The local increase in herbivory with elevation found here contrasts with
the more general decrease with elevation along individual transects
across the World’s woody species (Galmán et al. 2018). This suggests
that the proposed responsible mechanisms in subarctic mountain birch
landscapes may only apply to high-latitude systems. Thus, our study
serves as a great example of how global generalisations may lead to
wrong assumptions in certain ecosystems highly important for the global
climate. Interestingly, we found no significant relationship between BIH
and the most commonly studied climate variables, temperature and
humidity, nor with a commonly used climate proxy, absolute elevation
(Table 2). Instead, solar radiation was a marginally significant
positive predictor of BIH, which may suggest that this is in fact a
better integrator of relevant abiotic conditions, when working in
mountainous landscapes.

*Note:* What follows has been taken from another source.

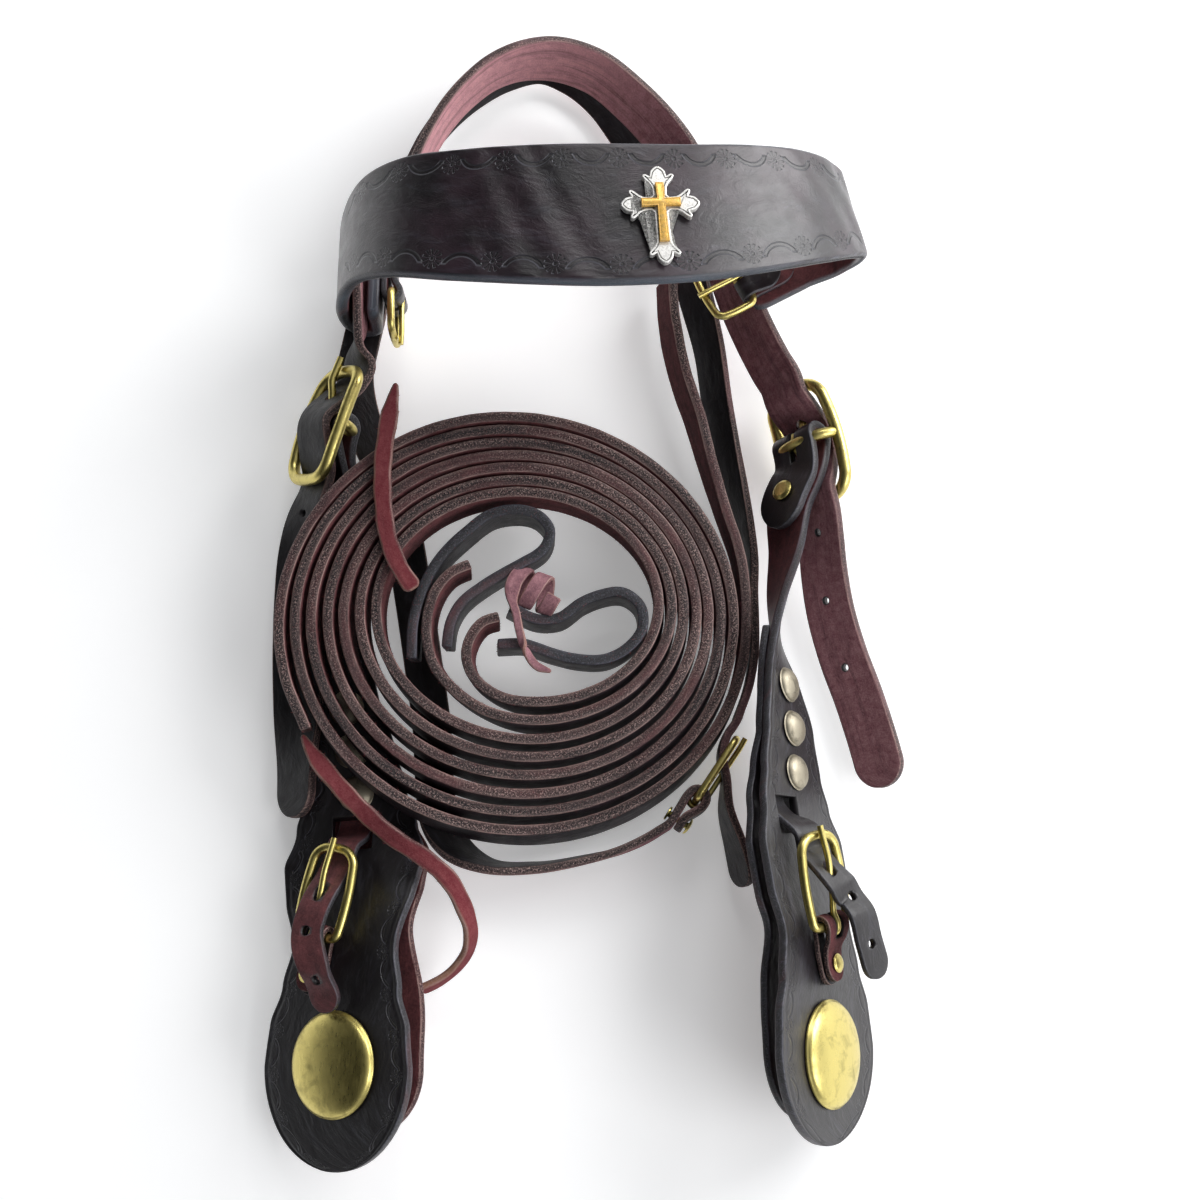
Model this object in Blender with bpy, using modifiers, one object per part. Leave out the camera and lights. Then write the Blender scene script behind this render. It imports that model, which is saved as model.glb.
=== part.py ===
"""Western headstall with its coiled reins, laid out on a table.

Sizes are in millimetres and become metres where a mesh is made. X runs to the right, Y away
from the viewer and Z up. A strap is a route of stations (x, y, z, lean): lean is the turn of
its width about its own length, 0 lying flat and 90 standing on edge.
"""
import math
from collections import namedtuple

import bmesh
import bpy
from mathutils import Matrix, Vector

MM = 0.001
UP = Vector((0, 0, 1))
ALONG_Y = Vector((0, 1, 0))

# Moves the whole layout so that the middle of its bounds is at the origin, at height 0
LAYOUT = Vector((-0.08, -9.64, 2.69))

# Clearances
GAP = 0.3
SLOT_GAP = 0.5
HOLE_PLAY = 1.0

# Leather sizes
CROWN_WIDTH = 19.0
CROWN_THICK = 3.5
THROAT_WIDTH = 14.0
THROAT_THICK = 3.0
BROW_WIDTH = 51.0
BROW_END_WIDTH = 24.0
BROW_THICK = 4.5
BROW_CHAPE_WIDTH = 17.0
BROW_CHAPE_THICK = 2.4
FRONT_THICK = 3.2
LINING_THICK = 2.8
FOLD_WIDTH = 19.4
FLAP_LENGTH = 34.0
CHEEK_SCREW_AT = 21.0
BILLET_WIDTH = 12.2
BILLET_THICK = 2.2
CHAPE_WIDTH = 10.4
CHAPE_THICK = 2.0
REIN_WIDTH = 16.0
REIN_THICK = 3.8
LACE_WIDTH = 7.0
LACE_THICK = 2.6
KNOT_RADIUS = 1.9
POCKET = 7.0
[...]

This should be particularly relevant to consider
at high latitudes, where sun-angles are low, yielding a particularly
marked difference in solar energy input between north- and south-facing
slopes in steep-sided valleys (~50 % higher annual
solar radiation on south-facing slopes in our dataset, e.g. N8 compared
to N7, Figure 1). Hence, our data point to the potential value of
including solar radiation as an abiotic predictor of ecological
characteristics in other landscapes with complex topography.